I have an application run on hadoop. How can I pass the objects to the mappers and reducers so as to process the data. For example, I declare a FieldFilter object for filter the rows processed in the Mappers. The filters contains many filter rules which are specified by users. So, I am wondering how can I pass the filters and rules to the Mappers and Reducers?
My idea is to serialize the objects into String, pass around the string by configure, re-then construct the object by the string.

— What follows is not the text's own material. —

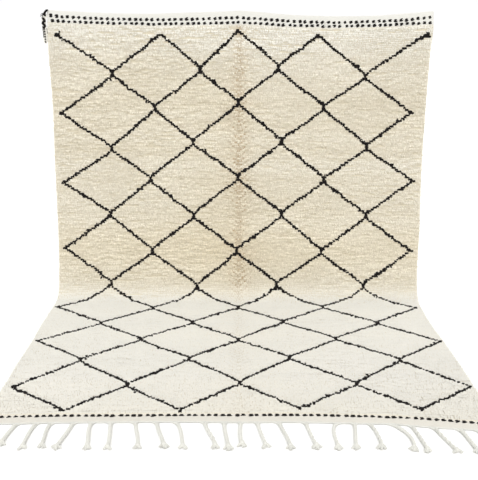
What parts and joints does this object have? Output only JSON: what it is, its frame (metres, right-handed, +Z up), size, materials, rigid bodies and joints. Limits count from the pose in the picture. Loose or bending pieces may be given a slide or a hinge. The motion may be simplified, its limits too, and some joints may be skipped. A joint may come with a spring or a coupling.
{
  "type": "beni ourain rug",
  "caption": "Thick ivory wool pile rug with a black lattice, held up by its top edge and run out over the floor, with tassels along its front edge.",
  "frame": {"origin": "middle of the footprint, on the floor", "axes": "+Z up, +X across the rug's width to the viewer's right, +Y towards the hanging part, -Y towards the fringe"},
  "size_m": [2.0842, 1.6447, 1.5713],
  "materials": {
    "ivory_wool": "undyed ivory wool, hand-knotted pile with lines of black-brown wool, flat-woven at both ends",
    "ivory_warp": "thick plied ivory warp cords, knotted and frayed at the tip",
    "plaited_yarn": "flat plait of ivory and black wool yarn"
  },
  "bodies": {
    "root": {"rug": "ivory_wool", "fringe": "ivory_warp", "corner_tail": "plaited_yarn"}
  },
  "joints": []
}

But seems not good for me! any other approaches?
thanks!
public class FieldFilter {
private final ArrayList<FieldFilterRule> rules = new ArrayList<FieldFilterRule>();
public FieldFilter addRule(FieldFilterRule ... rules) {
for (int i = 0; i < rules.length; i++) {
this.rules.add(rules[i]);
rules[i].setFieldFilter(this);
}
return this;
} }
Serialize FieldFilter and put it in HDFS and later read it in the mapper/reducer functions using the HDFS API. If you have a large cluster, then you might want to increase the replication factor which is defaulted to 3 for the serialized FieldFilter class, since a larger number of mapper and reader tasks would be reading the serialized FieldFilter class.
If new MapReduce API is used then the serialized FieldFilter file can be read in Mapper.setup() function. This is called during the initialization of the map task. Could not find something similar for the old MapReduce API.
You can also consider using DistributedCache to distribute the serialized FieldFilter class to the different nodes.